Keep a gratitude journal
If you think keeping a diary sounds like something you don’t have time for, you might want to reconsider.
A number of studies suggest that the practice of gratitude journalling – reminding ourselves of the things in life that we’re thankful for, then writing them down – can be beneficial for our mental health.
There are a growing number of notebooks and apps that have been created specifically to help you keep track of what you’re grateful for – whether that’s small wins like having a good hair day, or the fundamentals, such as enjoying good health.
Keeping a gratitude journal can be as simple as jotting down three things that you’re glad about every day. Try recording them at the same time – for example, just before bed, or first thing in the morning. Give it a try, and it could become a habit that sticks, and makes you happier in the process.
Try Nature’s Truth Pure Happiness Essential Oil
If you thought you couldn’t bottle happiness, think again. Nature’s Truth Pure Happiness is a blend of essential oils that you might find have mood-boosting benefits.

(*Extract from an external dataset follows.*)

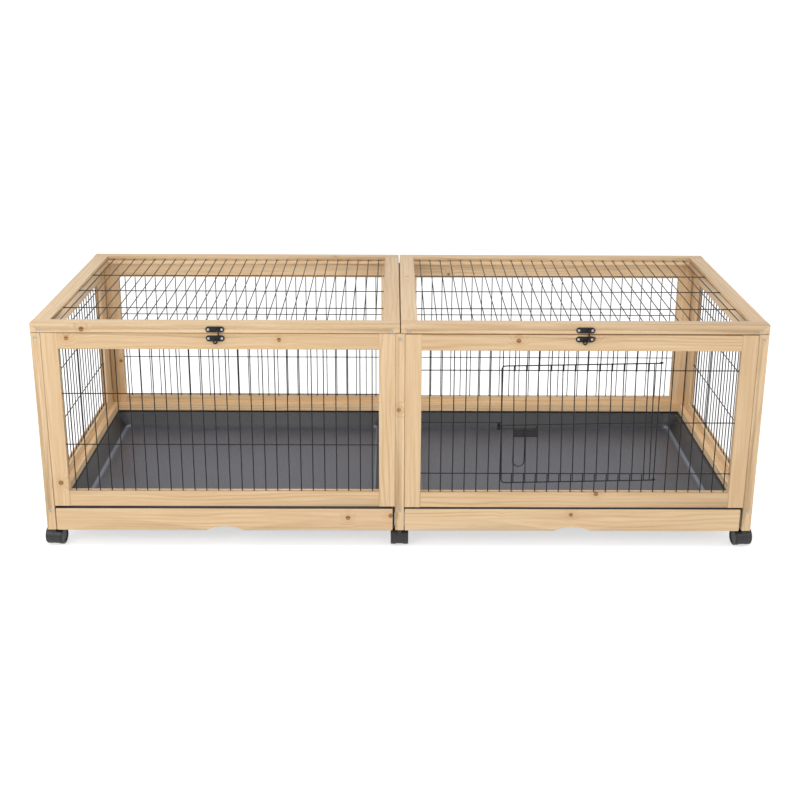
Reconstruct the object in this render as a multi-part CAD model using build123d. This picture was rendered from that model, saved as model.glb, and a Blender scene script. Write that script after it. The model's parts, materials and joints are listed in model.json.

It includes the uplifting, energising notes of fruits including tangerine and grapefruit, as well as refreshing peppermint and more grounding, earthy scents such as cedarwood and nutmeg.
Try fragrancing your room with a fine mist using a diffuser or adding a few drops to your bath water. Alternatively, simply twist off the cap and take a moment to inhale and enjoy the scent.
In general, taking time out to connect with the sensory benefits of aromatherapy could be a new way to add some happiness-boosting habits to your daily routine.
Add more movement into your daily life
An inactive lifestyle, with too much desk-time, is all-too easy to slip into. However, it can store up all manner of physical health issues, from poor posture to weight gain. Put simply, human bodies were made to move.
However, we don’t just need to get our heartbeat racing for our physical health: exercise is a key part of self-care when it comes to supporting mental health and wellbeing, too.
Regular exercise boosts levels of the ‘good mood’ hormones dopamine and serotonin, and for some people, physical activity is shown to lower the risk of developing depression and anxiety.
Your exercise routine can be combined with other factors, such as spending time outdoors in nature (see below), listening to music (plug in those headphones), or taking part in a shared activity with others (like joining a running club) – all things that are great for boosting your mood.
Spend time outdoors
It’s easy, it’s free, and it’s definitely good for your health and happiness, but many of us simply don’t spend enough time outdoors, even if we’d like to. However, there’s much to be gained by getting outside, even if it’s only for a small part of your day.
Factoring in more ways to spend time outside as part of your regular routine – for example, walking through a local park – could be enough make a meaningful difference to your wellbeing. Research suggests that spending as little as 20 minutes in a local green space can be beneficial for your mental health.